Alexandre Parafita

Alexandre Parafita

Uma manta e uma broa de pão

Num país que se afirma civilizado, em pleno séc. XXI, somos surpreendidos amiudadas vezes por notícias que nos atiram aos olhos situações revoltantes em que se acham os nossos idosos: lares ilegais sem conforto e segurança, com idosos maltratados, humilhados e agredidos; idosos abandonados nos hospitais onde entram nas urgências, depois recebem alta médica mas não têm retaguarda familiar ou institucional que os acolha.

Em 2023, a estatística indicava que perto de 1700 pessoas eram mantidas de “forma inapropriada” nos hospitais. Muitas sem família que as queira ou possa acolher e outras abandonadas pela Segurança Social, que o mesmo é dizer pelo Estado, incapaz de garantir um lugar num lar de 3ª idade a quem apenas recebe uma mísera reforma de 300 euros, sendo o custo médio num lar superior a 1.400.

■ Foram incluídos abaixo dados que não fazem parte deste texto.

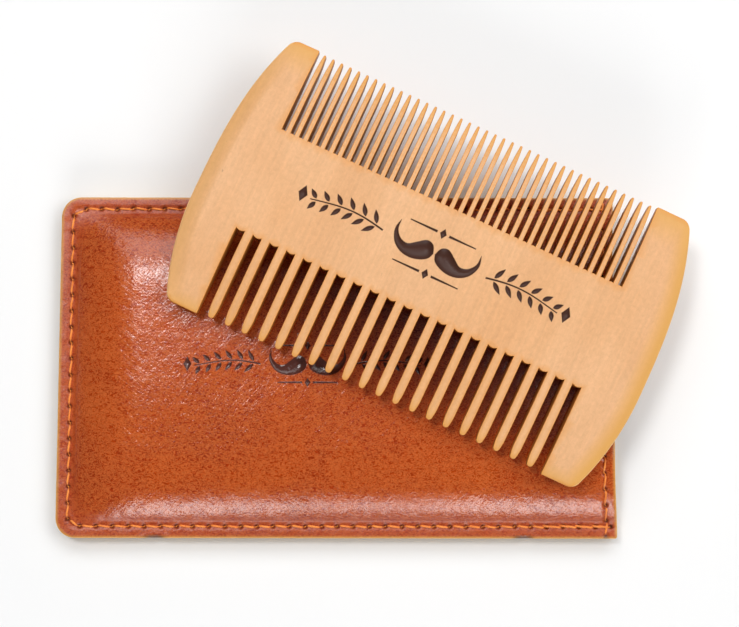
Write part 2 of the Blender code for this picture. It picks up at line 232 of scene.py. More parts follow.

No lendário de algumas regiões, alude-se, simbolicamente, ao abandono dos velhos em montanhas isoladas. Existem mesmo locais referenciados. No Monte Córdova, em Santo Tirso, há um lugar denominado “Picoto do Pai”, onde a lenda diz que, em tempos idos, os filhos iam deixar os pais para aí terminarem os seus dias, deixando-lhes uma manta e uma broa de pão. Conta-se que um dos velhos levado num carro de bois por um filho, aconselhou-o a que lhe deixasse só metade da manta e levasse a outra metade para quando chegasse o seu torno. “E porquê?” ¬ perguntou o filho. “Pois então? ¬ respondeu o velho – Até aqui trouxe eu meu pai, tu trouxeste-me a mim, e teu filho há de trazer-te a ti”. Ouvindo tal, o moço apressou-se a repô-lo no carro e voltou com ele para casa, terminando assim por aqueles lados esse terrível costume.

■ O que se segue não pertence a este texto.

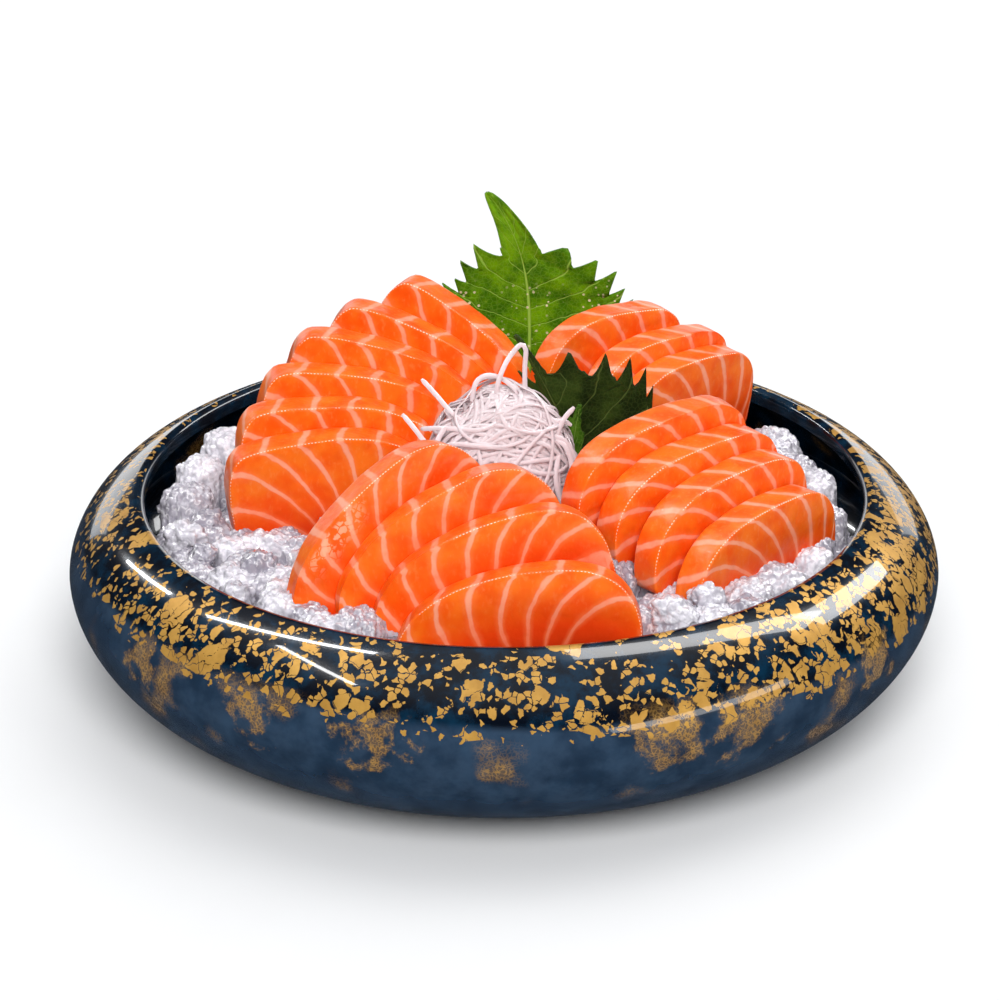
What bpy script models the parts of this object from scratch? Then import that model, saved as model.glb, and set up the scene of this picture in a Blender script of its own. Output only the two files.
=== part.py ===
"""Sashimi plate: a rolled-rim bowl of crushed ice with four fans of salmon slices, shiso leaves and daikon.

Metres, +Z up. The origin is under the bowl's centre, on the surface it stands on.
"""

import math
import random

import bmesh
import bpy
from mathutils import Matrix, Vector, noise

GAP = 0.0004                     # clearance kept between pieces that touch
STEPS = 44                       # facets round every turned shape

# Bowl: its section is two quarter curves that meet at the belly, one below and one rolled in above
FOOT_RADIUS = 0.094
FOOT_RING_WIDTH = 0.010
FOOT_RECESS = 0.003
BELLY_RADIUS = 0.140
BELLY_HEIGHT = 0.038
ROLL_RADIUS = 0.030              # radial reach of the rolled shoulder
ROLL_RISE = 0.027                # height of the rolled shoulder above the belly
CURVE_POWER = 1.8                # 2 would be an ellipse; less is flatter
MOUTH_RADIUS = 0.1150
WALL = 0.008
ROLL_WALL = 0.0055               # the wall is thinner where it rolls in
FLOOR_RADIUS = 0.082
FLOOR_HEIGHT = 0.010

# Salmon slices: half-moon slabs cut from one fillet
SLICE_WAIST = 0.30               # share of the height at which a slice is longest
SLICE_BASE_POWER = 2.8
SLICE_EDGE = 0.0009              # width of the cut edges' softening
SLICE_LENGTH_SPREAD = 0.0012
SLICE_HEIGHT_SPREAD = 0.0008

# Each fan runs from its front slice to its back one, which is shorter by the amount given. bow bends the
# row of slices, turn_bow its turning
FANS = {
    "a": dict(count=6, length=0.0680, shorter=0.0060, height=0.0370, thickness=0.0106, powers=(4.0, 2.3), peak=-0.50,
              first=(-0.0535, -0.0010, 0.0462), step=(0.0060, 0.0135, 0.0034), bow=(0.0026, 0.0009, -0.0011),
              yaw=15.0, turn=-7.2, turn_bow=-3.5, lean=0.0, lean_step=0.55, roll=-6.4, roll_step=6.3),
    "b": dict(count=4, length=0.0755, shorter=0.0, height=0.0352, thickness=0.0102, powers=(2.1, 2.8), peak=0.10,
              first=(0.0060, -0.0940, 0.0412), step=(-0.0116, 0.0114, 0.0057), bow=(-0.0061, -0.0026, -0.0028),
              yaw=-1.0, turn=10.4, turn_bow=0.0, lean=8.2, lean_step=1.5, roll=-8.7, roll_step=-6.9),
    "c": dict(count=4, length=0.0670, shorter=0.0, height=0.0345, thickness=0.0098, powers=(2.5, 3.2), peak=0.02,
              first=(0.0785, -0.0485, 0.0435), step=(-0.0102, 0.0062, 0.0078), bow=(0.0004, -0.0011, -0.0007),
              yaw=46.0, turn=-3.8, turn_bow=0.0, lean=0.0, lean_step=-1.4, roll=-2.0, roll_step=-0.7),
    "d": dict(count=3, length=0.0610, shorter=0.0050, height=0.0350, thickness=0.0096, powers=(2.6, 3.8), peak=0.12,
              first=(0.0568, 0.0408, 0.0562), step=(-0.0124, 0.0052, 0.0056), bow=(-0.0077, -0.0002, -0.0004),
              yaw=45.0, turn=-3.8, turn_bow=0.0, lean=-3.0, lean_step=0.4, roll=6.0, roll_step=0.0),
}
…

Nesta lenda, historicamente improvável, há uma mensagem simbólica que procura despertar a consciência das sucessivas gerações para que os idosos tenham um entardecer de vida digno. Uma consciência que parece arredia de quem vem governando este país, onde a metade da manta é a miséria das soluções de solidariedade social que o Estado oferece aos seus idosos.